The CCGS Louis S. St-Laurent has been through Fury and Hecla Strait before, two years ago encountering no small dose of fury that severe conditions ice can dole out sometimes. During Tundra Northwest 1999, the extensive international scientific project, she came through the Strait in the opposite direction during August. In the worst sections, she struggled at full power scarcely making one cable (one tenth of a nautical mile- 608 feet) per hour. At one point, the packing gave way on two of the propeller shafts necessitating a six hour shutdown to make repairs. Paul Kruse, a friendly crew mate in the Engineering Department aboard this voyage, recounted that uncomfortable repair. Engineers struggled as ice-cold seawater poured through the leaking seals deep under the waterline in confined quarters. Immersed in the brutally cold waters, the engineers took a beating putting things back in order. Paul confided that certain parts of his anatomy thawed from that ordeal only earlier this year.

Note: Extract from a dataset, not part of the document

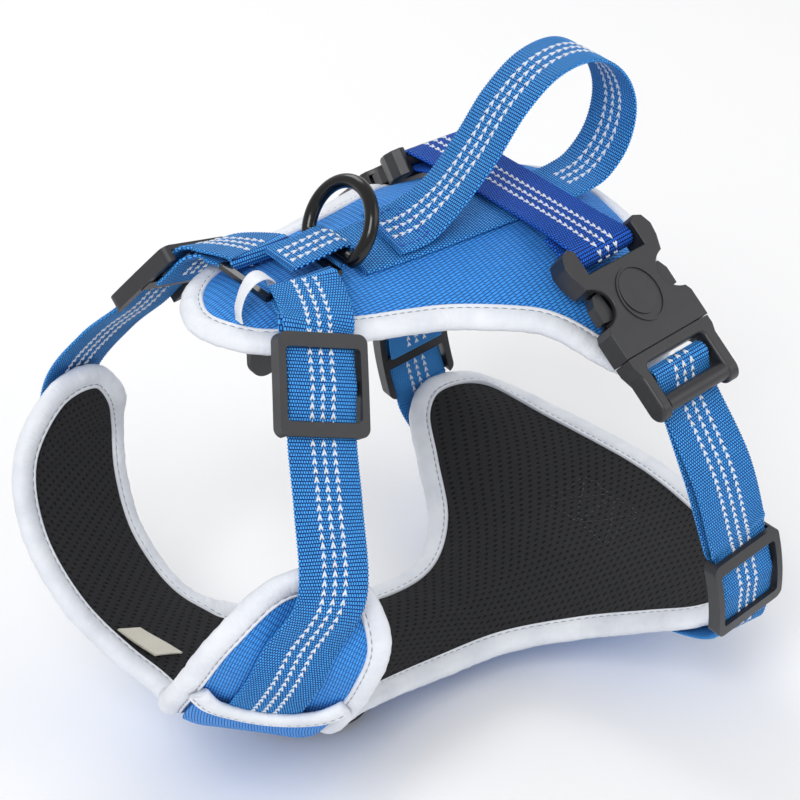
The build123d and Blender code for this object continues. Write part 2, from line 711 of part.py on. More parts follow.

Satellites provide excellent data about ice conditions, and the Captain and his fellow officers aboard are considering that and all other available information. The prospect of going back out through Lancaster Sound into Baffin Bay is daunting, to say the least. Fury and Hecla Strait and Foxe Basin will no doubt have ice on the surface, given the onset of winter. However, it will only be thinner surface ice that is easily cut through. The Strait into Foxe Basin, never considered during other seasons, may well be the shortest and easiest route for the MV Arctic and her escort this trip. We just might make a bit of history on this voyage.